* Your goal
Begin at the first line below and copy each line exactly, ending with the line where "sharp: angle in" appears.

* Data
+ + + +
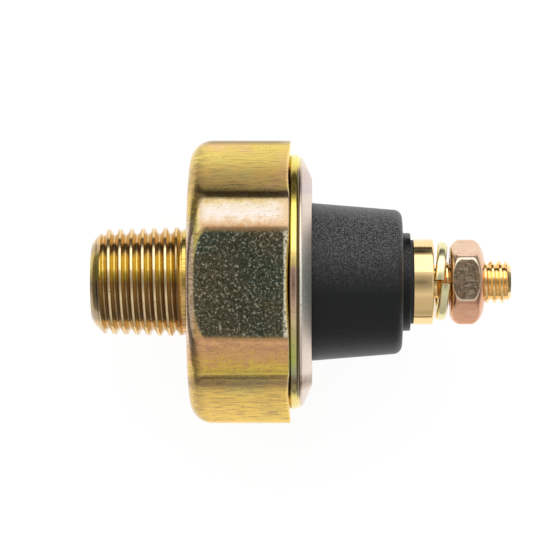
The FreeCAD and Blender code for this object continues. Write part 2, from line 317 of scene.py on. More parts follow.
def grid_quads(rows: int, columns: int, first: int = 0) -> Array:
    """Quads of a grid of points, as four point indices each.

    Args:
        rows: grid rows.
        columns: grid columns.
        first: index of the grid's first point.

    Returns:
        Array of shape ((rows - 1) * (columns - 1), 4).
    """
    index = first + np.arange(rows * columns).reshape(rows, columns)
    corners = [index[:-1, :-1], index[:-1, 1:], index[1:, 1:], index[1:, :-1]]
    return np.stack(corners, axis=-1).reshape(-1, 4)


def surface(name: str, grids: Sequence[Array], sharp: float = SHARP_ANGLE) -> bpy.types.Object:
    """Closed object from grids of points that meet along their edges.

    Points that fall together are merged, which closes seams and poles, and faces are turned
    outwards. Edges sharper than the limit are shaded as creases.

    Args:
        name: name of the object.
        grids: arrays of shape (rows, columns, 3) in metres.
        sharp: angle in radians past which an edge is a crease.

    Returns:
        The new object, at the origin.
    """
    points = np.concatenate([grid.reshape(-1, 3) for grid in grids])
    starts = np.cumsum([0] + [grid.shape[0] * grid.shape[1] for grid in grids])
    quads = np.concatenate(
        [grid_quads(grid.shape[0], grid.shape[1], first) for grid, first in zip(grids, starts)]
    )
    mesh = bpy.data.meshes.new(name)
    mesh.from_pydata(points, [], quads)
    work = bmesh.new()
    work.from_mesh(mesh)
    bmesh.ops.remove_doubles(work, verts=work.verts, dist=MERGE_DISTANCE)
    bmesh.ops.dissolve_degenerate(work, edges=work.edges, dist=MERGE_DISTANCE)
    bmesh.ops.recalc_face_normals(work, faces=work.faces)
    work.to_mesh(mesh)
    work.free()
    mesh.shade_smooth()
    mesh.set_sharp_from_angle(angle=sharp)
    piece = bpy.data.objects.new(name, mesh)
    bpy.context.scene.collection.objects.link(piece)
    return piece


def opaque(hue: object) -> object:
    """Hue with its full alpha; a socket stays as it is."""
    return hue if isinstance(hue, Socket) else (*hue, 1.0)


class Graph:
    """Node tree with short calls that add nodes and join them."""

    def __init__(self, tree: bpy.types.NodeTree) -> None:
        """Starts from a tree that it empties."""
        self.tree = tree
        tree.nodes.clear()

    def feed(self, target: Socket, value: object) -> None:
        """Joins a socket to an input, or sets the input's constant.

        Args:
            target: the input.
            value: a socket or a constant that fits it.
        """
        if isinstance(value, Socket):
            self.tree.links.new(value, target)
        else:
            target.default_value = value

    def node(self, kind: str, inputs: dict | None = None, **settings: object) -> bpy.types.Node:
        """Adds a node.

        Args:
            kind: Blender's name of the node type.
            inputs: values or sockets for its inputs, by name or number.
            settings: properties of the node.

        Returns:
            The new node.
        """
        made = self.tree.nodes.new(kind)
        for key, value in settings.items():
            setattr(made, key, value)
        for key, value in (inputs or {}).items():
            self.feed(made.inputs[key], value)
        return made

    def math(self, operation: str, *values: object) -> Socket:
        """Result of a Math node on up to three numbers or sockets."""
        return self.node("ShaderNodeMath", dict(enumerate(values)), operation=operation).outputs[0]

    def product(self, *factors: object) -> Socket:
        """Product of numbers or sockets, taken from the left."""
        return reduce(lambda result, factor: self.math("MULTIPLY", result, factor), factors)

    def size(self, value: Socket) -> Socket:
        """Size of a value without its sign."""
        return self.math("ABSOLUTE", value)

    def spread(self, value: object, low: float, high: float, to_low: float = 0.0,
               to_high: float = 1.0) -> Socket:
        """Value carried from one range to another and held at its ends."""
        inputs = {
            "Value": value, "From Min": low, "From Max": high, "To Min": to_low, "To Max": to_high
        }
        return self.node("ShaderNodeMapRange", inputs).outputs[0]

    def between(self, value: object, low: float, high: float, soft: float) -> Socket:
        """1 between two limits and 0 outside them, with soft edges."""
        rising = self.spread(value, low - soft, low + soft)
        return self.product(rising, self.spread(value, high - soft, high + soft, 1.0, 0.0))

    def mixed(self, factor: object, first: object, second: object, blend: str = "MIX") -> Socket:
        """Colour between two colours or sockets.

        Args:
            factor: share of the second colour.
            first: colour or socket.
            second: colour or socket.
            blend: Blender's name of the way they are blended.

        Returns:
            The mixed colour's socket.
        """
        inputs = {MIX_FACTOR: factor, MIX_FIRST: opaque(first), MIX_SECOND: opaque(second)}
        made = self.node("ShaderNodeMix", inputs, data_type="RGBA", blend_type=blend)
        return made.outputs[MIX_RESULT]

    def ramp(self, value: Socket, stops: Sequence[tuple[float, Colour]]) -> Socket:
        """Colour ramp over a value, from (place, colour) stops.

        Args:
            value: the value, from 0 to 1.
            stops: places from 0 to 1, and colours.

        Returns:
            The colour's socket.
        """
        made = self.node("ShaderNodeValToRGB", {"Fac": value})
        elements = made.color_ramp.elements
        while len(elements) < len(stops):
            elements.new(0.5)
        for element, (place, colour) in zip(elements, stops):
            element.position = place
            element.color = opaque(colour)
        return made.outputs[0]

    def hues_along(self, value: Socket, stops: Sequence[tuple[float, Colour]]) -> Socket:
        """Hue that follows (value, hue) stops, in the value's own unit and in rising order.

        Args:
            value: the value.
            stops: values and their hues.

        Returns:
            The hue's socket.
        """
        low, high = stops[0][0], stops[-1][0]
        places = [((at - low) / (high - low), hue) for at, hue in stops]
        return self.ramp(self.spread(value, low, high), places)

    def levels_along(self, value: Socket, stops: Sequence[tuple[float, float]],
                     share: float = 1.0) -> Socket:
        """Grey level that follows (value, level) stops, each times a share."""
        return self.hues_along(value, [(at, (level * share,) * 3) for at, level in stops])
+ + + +
* Exercise result
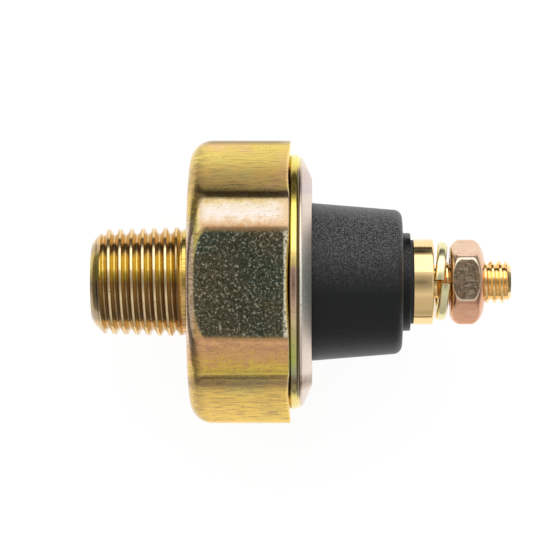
The FreeCAD and Blender code for this object continues. Write part 2, from line 317 of scene.py on. More parts follow.
def grid_quads(rows: int, columns: int, first: int = 0) -> Array:
    """Quads of a grid of points, as four point indices each.

    Args:
        rows: grid rows.
        columns: grid columns.
        first: index of the grid's first point.

    Returns:
        Array of shape ((rows - 1) * (columns - 1), 4).
    """
    index = first + np.arange(rows * columns).reshape(rows, columns)
    corners = [index[:-1, :-1], index[:-1, 1:], index[1:, 1:], index[1:, :-1]]
    return np.stack(corners, axis=-1).reshape(-1, 4)


def surface(name: str, grids: Sequence[Array], sharp: float = SHARP_ANGLE) -> bpy.types.Object:
    """Closed object from grids of points that meet along their edges.

    Points that fall together are merged, which closes seams and poles, and faces are turned
    outwards. Edges sharper than the limit are shaded as creases.

    Args:
        name: name of the object.
        grids: arrays of shape (rows, columns, 3) in metres.
        sharp: angle in radians past which an edge is a crease.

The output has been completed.